This week Waldo's Food Porn Pick veers in a slightly different direction- toward Celebrity Chefs.
Food Network continues to evolve into the purest expression of food porn: it's getting hard to find a current edition of any show that doesn't have wall-to-wall shtick (Alton Brown) or a cheesy music soundtrack or both.
An occasional appearer in the FN world is the British chef Jamie Oliver.
Once you get past his Essex accent, Oliver, who turns 33 later this month, is a smart and thoughtful exponent of good food, simply prepared. His books include one on how to use things you've already prepared in more- and more varied- meals through the coming week. One measure of his worth, at least to Waldo's Faithful, Nameless Assistant, is that we've been cooking regularly from recipes of his for eight years now.
Where other Brit celeb chefs seem mostly to be controversial- Robert Irvine got sacked from FN for padding his cv, and Gordon Ramsay runs a Punch-and-Judy show called Hell's Kitchen, where the bleeps practically render him mute, Oliver wins out personal praise for his commitment to use his money and celebrity to more useful ends. His Fifteen Project takes street kids and turns them into chefs in fine dining restaurants. He single-handedly pressured the British government into spending and extra 280 million pounds over three years to improve school lunches.
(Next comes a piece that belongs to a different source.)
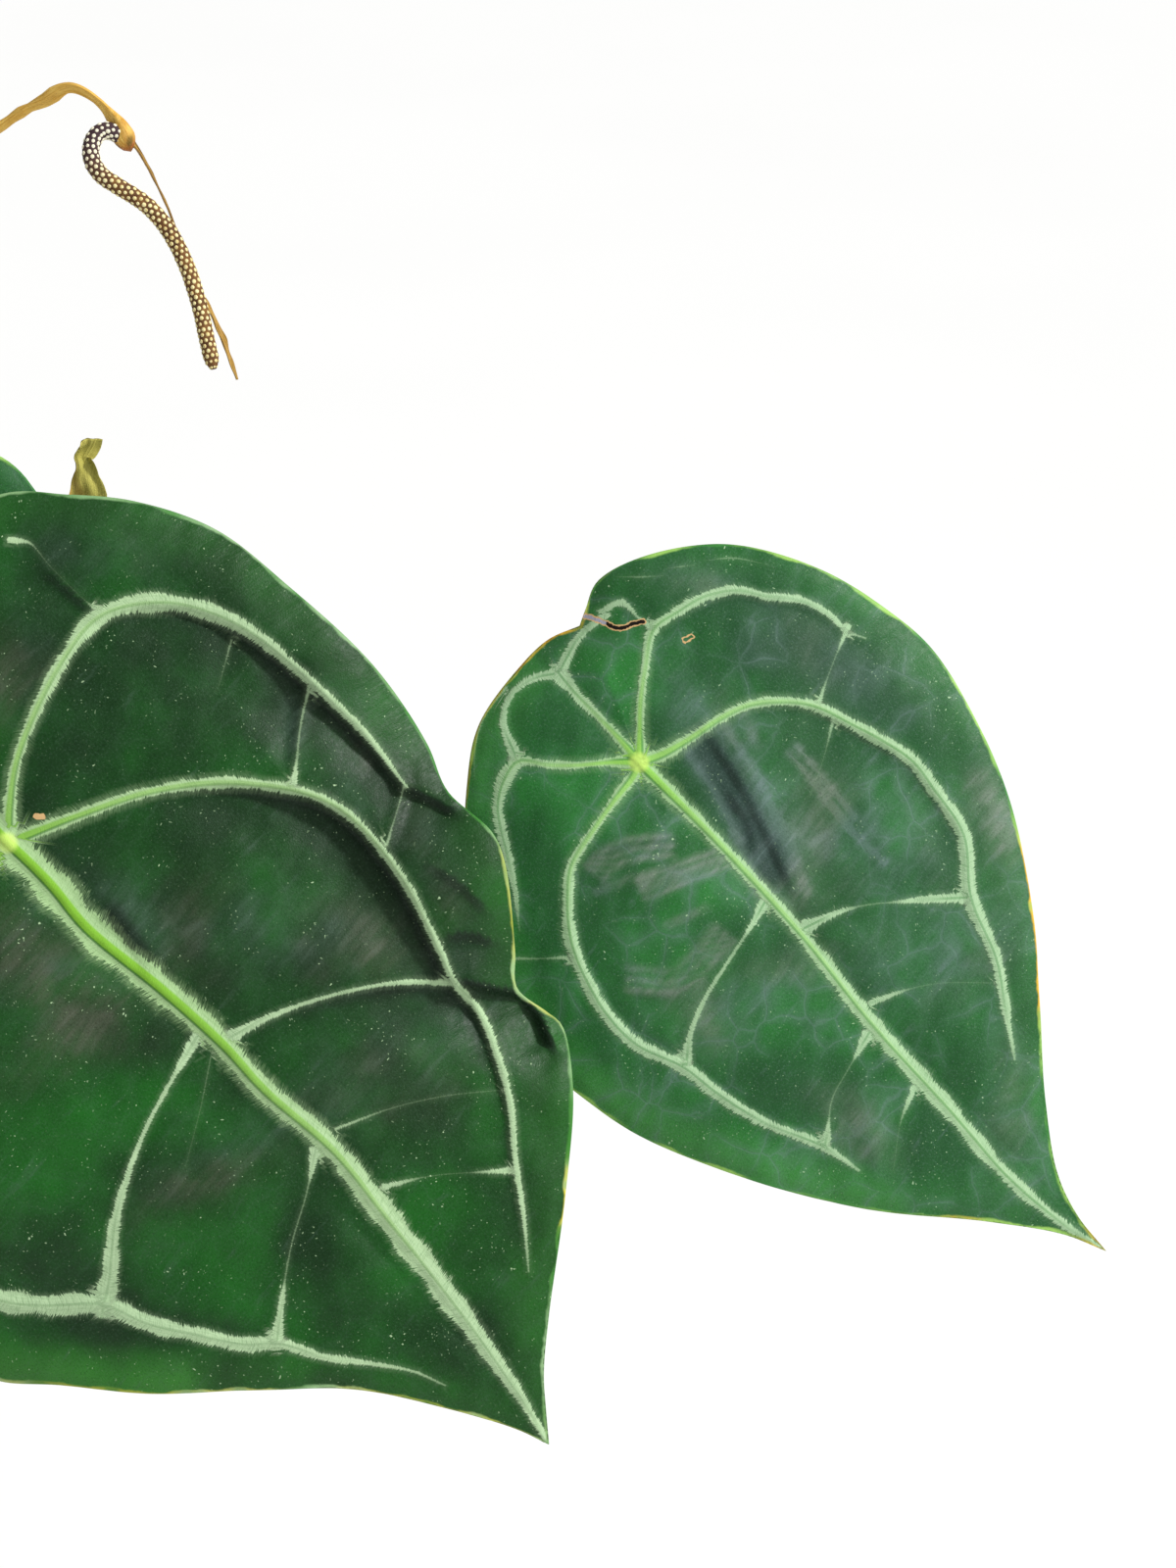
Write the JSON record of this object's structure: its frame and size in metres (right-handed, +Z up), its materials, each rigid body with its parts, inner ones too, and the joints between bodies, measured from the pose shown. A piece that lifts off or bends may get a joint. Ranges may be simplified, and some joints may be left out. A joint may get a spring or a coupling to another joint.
{
  "type": "potted dark forgetii anthurium",
  "caption": "Potted aroid with dark shield-shaped leaves, a pale raised vein net and withered drooping flower stalks, in a plain clay pot.",
  "frame": {"origin": "centre of the flat foot of the pot, on the surface it stands on", "axes": "+Z up, -Y towards the front of the plant, +X to the right when seen from the front"},
  "size_m": [0.5006, 0.2737, 0.5546],
  "materials": {
    "clay": "unglazed fired clay, chalky, with pale mineral bloom",
    "soil": "loose bark and peat mix with pale grit",
    "stem": "dull brown rind with ringed leaf scars and papery scales",
    "petiole": "smooth matt green stalk",
    "dark_blade": "velvety dark green with pale feathered veins",
    "green_blade": "velvety mid green with pale feathered veins",
    "young_blade": "soft fresh green with paler veins",
    "dried_stalk": "dry golden tan, wrinkled lengthwise",
    "dried_spathe": "withered olive-yellow to brown",
    "dried_spadix": "dark brown with small cream flower knobs"
  },
  "bodies": {
    "root": {"pot": "clay", "soil": "soil", "stem": "stem", "new_shoot": "petiole", "front_leaf_petiole": "petiole", "front_leaf_blade": "dark_blade", "right_leaf_petiole": "petiole", "right_leaf_blade": "green_blade", "left_rear_leaf_petiole": "petiole", "left_rear_leaf_blade": "green_blade", "left_leaf_petiole": "petiole", "left_leaf_blade": "dark_blade", "rear_leaf_petiole": "petiole", "rear_leaf_blade": "green_blade", "young_leaf_petiole": "petiole", "young_leaf_blade": "young_blade", "tall_flower_peduncle": "dried_stalk", "tall_flower_spadix": "dried_spadix", "tall_flower_spathe": "dried_spathe", "short_flower_peduncle": "dried_stalk", "short_flower_spadix": "dried_spadix", "short_flower_spathe": "dried_spathe"}
  },
  "joints": []
}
And he stands up to Bill Clinton and the cult of I want what I want that invariably seems to attend him: "During the school dinners programme, Oliver's Fifteen London was visited by Bill Clinton. Clinton asked to see Oliver; however, Oliver refused, as Clinton's party had asked for other diners to be removed to make room for their larger-than-agreed-upon group. In episode 2 of Jamie's School Dinners, Clinton's party had 36 show up for a booking of 16 and many of them were on a South Beach Diet and did not want the special menu that had been prepared, even though the menu had been approved in advance. [11]"
Oliver's website is a grab bag of things: a blog, a podcast site, a report on his various books and initiatives, a pitch site for the inevitable product tie-ins, and a recipe source. It's worth a read because it's not what you'll expect from the usual celebrity chef website. You can even set up your own food blog on the site. Worth a read. Good photos, goes without saying.